*Goal of the exercise*
What do the lines from the top of the data through the line with "TIP_HEIGHT = FOOT_HEIGHT" say? Quote them exactly and include both ends.

***** Data provided

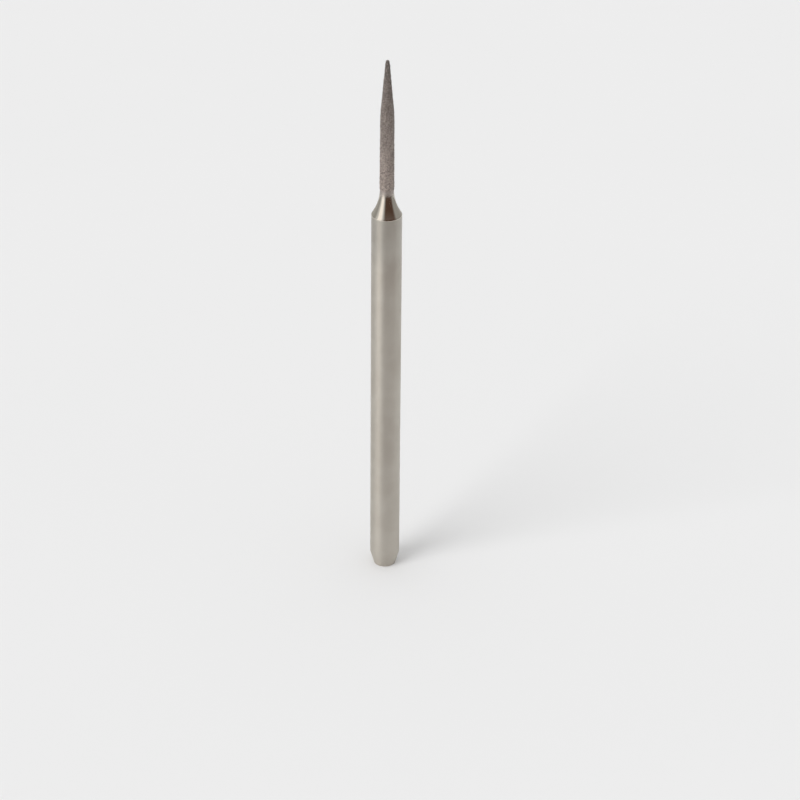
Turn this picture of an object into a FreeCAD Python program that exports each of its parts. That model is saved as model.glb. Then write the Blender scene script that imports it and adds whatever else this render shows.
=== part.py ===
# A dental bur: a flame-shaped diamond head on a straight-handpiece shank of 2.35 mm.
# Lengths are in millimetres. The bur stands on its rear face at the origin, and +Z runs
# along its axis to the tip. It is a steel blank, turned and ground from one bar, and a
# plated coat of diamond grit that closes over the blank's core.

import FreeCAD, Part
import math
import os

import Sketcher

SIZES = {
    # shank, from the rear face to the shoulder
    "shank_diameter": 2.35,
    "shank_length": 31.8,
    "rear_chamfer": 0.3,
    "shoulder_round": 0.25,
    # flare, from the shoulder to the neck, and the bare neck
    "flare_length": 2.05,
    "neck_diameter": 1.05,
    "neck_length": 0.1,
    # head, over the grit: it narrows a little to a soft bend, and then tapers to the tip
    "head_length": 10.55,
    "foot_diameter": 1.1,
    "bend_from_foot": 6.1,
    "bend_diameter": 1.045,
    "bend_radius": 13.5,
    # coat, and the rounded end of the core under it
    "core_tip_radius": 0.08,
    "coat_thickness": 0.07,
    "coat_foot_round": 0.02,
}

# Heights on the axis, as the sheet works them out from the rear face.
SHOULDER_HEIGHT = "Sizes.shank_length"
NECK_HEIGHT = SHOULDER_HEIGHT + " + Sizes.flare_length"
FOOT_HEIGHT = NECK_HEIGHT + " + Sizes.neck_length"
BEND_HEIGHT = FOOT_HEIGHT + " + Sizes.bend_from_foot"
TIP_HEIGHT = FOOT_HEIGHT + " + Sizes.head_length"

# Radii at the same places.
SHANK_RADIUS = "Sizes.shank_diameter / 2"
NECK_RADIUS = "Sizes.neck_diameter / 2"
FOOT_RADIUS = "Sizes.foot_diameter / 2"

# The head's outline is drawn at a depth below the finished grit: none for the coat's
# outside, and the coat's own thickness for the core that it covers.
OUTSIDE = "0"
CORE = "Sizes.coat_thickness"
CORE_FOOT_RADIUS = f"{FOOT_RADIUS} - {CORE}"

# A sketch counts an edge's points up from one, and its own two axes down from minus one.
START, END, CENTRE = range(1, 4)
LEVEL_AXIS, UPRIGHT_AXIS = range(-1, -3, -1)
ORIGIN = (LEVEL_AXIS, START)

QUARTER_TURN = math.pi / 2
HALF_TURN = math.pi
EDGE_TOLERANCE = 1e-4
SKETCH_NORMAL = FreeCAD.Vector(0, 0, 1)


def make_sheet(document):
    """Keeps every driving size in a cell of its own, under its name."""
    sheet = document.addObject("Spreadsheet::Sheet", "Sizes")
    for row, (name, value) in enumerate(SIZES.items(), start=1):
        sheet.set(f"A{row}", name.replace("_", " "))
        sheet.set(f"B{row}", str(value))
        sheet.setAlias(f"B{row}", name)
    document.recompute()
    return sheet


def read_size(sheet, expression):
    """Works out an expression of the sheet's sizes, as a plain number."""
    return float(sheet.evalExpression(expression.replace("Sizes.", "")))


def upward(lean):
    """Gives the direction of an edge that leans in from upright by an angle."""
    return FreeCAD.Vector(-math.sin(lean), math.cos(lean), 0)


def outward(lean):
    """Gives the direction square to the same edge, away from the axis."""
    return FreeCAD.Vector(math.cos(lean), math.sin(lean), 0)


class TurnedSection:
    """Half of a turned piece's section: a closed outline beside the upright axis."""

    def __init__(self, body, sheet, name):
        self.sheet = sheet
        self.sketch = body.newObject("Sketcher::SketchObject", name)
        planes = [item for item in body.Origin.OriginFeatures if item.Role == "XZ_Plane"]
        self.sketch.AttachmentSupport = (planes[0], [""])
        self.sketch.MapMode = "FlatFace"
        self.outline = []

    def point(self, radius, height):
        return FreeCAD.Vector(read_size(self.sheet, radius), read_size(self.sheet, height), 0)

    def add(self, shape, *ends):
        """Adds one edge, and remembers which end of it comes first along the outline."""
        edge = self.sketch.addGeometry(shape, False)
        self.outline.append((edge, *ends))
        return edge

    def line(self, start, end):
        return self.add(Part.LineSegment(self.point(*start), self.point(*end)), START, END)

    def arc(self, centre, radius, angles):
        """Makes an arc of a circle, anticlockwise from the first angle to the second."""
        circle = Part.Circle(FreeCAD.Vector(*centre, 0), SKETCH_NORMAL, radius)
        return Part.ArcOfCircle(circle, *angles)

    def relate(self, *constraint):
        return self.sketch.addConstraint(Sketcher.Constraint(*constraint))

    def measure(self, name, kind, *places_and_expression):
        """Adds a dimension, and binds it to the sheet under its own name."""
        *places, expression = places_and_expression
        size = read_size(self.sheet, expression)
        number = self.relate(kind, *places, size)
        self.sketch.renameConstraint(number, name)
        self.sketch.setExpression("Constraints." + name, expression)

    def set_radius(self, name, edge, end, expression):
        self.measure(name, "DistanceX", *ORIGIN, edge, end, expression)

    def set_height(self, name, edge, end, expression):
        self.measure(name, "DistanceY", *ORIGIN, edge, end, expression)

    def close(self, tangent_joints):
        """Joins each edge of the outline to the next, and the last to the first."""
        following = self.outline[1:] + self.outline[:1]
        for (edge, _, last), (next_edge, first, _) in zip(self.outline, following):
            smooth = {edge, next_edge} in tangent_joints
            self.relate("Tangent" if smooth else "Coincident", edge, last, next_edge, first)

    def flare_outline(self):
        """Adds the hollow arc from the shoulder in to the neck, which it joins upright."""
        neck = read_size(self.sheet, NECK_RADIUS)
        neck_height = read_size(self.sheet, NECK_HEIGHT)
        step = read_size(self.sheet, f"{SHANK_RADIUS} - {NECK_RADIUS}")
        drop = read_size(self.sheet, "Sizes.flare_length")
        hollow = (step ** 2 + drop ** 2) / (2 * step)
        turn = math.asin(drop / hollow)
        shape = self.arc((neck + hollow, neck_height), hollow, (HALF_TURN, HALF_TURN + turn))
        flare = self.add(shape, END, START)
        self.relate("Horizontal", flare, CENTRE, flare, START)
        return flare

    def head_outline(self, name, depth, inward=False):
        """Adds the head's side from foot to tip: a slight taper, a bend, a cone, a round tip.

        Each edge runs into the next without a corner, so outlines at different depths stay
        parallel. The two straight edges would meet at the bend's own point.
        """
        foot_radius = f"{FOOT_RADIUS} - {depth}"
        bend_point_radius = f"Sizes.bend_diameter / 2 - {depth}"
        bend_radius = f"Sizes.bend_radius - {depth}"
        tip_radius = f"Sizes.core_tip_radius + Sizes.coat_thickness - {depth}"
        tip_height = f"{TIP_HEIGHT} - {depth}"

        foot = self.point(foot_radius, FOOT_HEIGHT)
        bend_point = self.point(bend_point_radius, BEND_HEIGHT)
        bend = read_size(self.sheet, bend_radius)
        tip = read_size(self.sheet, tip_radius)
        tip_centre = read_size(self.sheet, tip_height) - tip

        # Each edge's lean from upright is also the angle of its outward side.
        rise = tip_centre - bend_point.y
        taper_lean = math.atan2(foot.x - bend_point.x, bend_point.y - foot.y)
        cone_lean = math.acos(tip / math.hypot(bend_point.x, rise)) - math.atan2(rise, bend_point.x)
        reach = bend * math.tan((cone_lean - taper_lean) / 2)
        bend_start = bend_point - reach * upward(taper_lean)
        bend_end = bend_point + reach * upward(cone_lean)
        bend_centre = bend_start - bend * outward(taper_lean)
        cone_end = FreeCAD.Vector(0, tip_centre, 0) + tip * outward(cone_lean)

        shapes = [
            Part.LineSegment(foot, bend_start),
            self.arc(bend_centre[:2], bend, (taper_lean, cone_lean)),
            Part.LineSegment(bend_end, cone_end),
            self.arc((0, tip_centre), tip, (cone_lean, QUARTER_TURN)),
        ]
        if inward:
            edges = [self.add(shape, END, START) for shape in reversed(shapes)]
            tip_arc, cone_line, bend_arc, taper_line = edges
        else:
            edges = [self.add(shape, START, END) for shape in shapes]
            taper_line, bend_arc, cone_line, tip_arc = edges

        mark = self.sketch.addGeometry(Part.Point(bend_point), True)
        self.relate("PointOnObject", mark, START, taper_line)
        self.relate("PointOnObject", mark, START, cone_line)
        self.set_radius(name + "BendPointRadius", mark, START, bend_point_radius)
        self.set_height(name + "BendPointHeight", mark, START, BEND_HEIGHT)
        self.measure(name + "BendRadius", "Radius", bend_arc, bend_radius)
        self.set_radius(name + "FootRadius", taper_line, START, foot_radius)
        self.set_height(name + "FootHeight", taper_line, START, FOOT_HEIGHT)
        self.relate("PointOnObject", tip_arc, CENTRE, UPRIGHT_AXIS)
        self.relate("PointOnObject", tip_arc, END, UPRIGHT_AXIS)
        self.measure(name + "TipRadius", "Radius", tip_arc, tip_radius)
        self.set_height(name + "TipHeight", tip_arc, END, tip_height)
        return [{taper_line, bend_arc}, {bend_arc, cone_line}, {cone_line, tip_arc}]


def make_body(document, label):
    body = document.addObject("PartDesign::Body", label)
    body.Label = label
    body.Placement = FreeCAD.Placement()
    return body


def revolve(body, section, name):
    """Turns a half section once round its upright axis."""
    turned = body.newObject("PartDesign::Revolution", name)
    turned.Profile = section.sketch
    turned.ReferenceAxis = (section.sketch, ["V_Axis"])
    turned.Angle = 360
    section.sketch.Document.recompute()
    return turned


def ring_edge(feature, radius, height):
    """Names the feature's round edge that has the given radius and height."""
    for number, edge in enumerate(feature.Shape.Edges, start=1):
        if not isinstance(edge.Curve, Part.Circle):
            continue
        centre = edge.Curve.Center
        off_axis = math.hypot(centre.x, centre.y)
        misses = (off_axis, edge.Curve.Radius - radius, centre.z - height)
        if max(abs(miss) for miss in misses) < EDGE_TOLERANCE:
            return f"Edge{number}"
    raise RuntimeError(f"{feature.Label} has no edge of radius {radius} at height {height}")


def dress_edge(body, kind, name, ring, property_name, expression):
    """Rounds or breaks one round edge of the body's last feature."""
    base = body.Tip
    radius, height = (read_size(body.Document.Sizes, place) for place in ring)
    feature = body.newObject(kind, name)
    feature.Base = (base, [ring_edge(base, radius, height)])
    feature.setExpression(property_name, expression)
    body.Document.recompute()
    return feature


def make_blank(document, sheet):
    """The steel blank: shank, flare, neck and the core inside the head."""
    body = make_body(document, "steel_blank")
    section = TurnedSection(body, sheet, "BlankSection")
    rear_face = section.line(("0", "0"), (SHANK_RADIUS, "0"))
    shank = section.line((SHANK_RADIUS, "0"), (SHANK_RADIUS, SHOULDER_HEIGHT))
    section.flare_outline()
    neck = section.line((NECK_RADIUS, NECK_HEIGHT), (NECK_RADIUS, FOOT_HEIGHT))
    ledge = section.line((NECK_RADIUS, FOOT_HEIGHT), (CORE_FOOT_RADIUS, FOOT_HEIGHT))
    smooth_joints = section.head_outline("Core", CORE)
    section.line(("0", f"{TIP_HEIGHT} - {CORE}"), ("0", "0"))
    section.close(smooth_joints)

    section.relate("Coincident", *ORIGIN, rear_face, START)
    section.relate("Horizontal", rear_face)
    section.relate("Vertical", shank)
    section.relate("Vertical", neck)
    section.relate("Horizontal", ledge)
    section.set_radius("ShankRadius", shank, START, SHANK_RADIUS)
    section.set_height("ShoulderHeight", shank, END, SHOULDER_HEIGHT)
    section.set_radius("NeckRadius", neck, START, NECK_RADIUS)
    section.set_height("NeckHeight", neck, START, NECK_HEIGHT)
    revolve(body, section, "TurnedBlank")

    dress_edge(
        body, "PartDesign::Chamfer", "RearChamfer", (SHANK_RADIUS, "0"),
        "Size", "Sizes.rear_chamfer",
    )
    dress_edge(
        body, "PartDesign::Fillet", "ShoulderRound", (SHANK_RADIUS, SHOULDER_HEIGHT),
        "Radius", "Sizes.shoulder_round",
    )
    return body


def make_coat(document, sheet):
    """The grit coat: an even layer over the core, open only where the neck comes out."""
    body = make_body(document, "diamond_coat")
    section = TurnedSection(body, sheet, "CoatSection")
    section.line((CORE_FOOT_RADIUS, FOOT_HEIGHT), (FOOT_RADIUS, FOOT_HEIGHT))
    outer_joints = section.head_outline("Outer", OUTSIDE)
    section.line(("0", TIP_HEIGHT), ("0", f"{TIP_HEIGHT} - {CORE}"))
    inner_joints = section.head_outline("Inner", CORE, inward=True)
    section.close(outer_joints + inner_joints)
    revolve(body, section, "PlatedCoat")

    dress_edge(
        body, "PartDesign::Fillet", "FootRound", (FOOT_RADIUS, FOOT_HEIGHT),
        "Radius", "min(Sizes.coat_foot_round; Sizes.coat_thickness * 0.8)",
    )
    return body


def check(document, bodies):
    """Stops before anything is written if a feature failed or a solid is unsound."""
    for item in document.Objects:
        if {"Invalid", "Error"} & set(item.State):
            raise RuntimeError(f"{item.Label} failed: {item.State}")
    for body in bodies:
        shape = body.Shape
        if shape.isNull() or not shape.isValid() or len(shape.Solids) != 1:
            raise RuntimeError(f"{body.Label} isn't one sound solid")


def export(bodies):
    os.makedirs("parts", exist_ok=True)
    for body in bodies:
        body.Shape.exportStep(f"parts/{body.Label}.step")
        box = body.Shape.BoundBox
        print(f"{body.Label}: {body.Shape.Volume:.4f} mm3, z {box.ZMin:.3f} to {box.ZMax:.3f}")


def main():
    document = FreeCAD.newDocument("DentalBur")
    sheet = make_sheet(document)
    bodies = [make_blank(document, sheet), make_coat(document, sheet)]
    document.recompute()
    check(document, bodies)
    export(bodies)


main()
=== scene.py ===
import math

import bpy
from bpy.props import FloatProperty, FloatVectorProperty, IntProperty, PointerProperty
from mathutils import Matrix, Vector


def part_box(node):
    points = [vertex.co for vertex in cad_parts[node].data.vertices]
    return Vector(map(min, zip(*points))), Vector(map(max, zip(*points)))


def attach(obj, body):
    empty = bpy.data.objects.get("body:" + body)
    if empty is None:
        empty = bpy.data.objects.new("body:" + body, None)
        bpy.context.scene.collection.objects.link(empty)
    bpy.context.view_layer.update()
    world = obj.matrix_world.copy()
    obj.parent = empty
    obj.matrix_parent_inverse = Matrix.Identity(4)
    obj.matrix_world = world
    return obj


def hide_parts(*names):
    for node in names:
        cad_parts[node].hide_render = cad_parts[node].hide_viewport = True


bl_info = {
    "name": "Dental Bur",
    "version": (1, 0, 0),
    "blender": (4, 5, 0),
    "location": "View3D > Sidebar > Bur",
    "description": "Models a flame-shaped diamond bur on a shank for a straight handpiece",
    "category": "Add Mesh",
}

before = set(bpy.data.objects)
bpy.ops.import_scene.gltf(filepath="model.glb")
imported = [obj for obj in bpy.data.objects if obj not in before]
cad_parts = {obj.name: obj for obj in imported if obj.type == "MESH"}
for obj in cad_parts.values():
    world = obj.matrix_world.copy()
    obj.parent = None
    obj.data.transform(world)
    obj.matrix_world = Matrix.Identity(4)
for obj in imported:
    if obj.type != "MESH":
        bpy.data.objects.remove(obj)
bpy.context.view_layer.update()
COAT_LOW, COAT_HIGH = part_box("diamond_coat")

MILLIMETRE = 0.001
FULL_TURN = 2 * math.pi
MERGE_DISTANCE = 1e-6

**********

*Answer to the exercise*
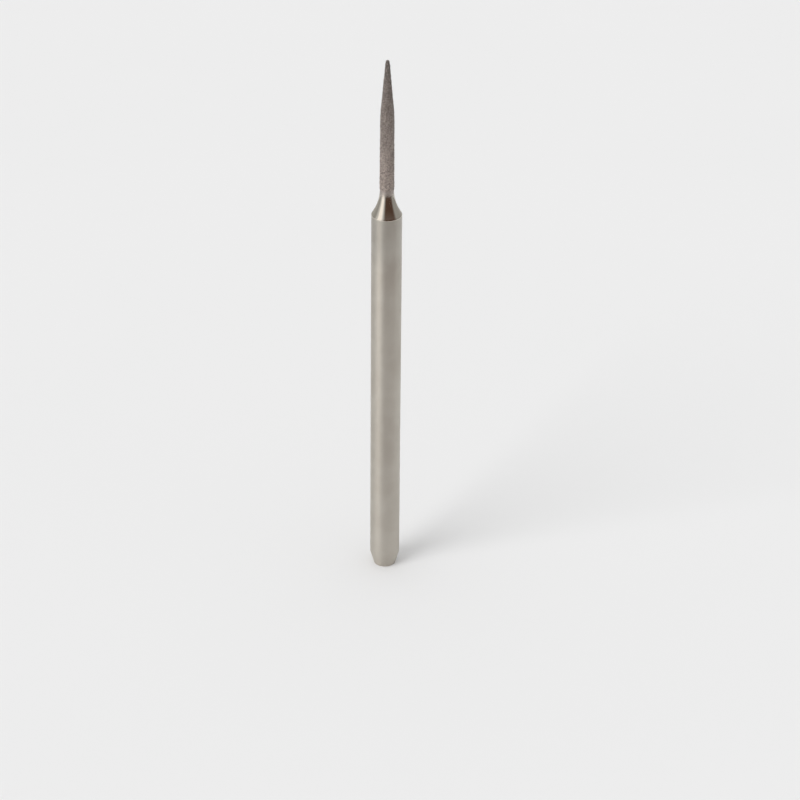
Turn this picture of an object into a FreeCAD Python program that exports each of its parts. That model is saved as model.glb. Then write the Blender scene script that imports it and adds whatever else this render shows.
=== part.py ===
# A dental bur: a flame-shaped diamond head on a straight-handpiece shank of 2.35 mm.
# Lengths are in millimetres. The bur stands on its rear face at the origin, and +Z runs
# along its axis to the tip. It is a steel blank, turned and ground from one bar, and a
# plated coat of diamond grit that closes over the blank's core.

import FreeCAD, Part
import math
import os

import Sketcher

SIZES = {
    # shank, from the rear face to the shoulder
    "shank_diameter": 2.35,
    "shank_length": 31.8,
    "rear_chamfer": 0.3,
    "shoulder_round": 0.25,
    # flare, from the shoulder to the neck, and the bare neck
    "flare_length": 2.05,
    "neck_diameter": 1.05,
    "neck_length": 0.1,
    # head, over the grit: it narrows a little to a soft bend, and then tapers to the tip
    "head_length": 10.55,
    "foot_diameter": 1.1,
    "bend_from_foot": 6.1,
    "bend_diameter": 1.045,
    "bend_radius": 13.5,
    # coat, and the rounded end of the core under it
    "core_tip_radius": 0.08,
    "coat_thickness": 0.07,
    "coat_foot_round": 0.02,
}

# Heights on the axis, as the sheet works them out from the rear face.
SHOULDER_HEIGHT = "Sizes.shank_length"
NECK_HEIGHT = SHOULDER_HEIGHT + " + Sizes.flare_length"
FOOT_HEIGHT = NECK_HEIGHT + " + Sizes.neck_length"
BEND_HEIGHT = FOOT_HEIGHT + " + Sizes.bend_from_foot"
TIP_HEIGHT = FOOT_HEIGHT + " + Sizes.head_length"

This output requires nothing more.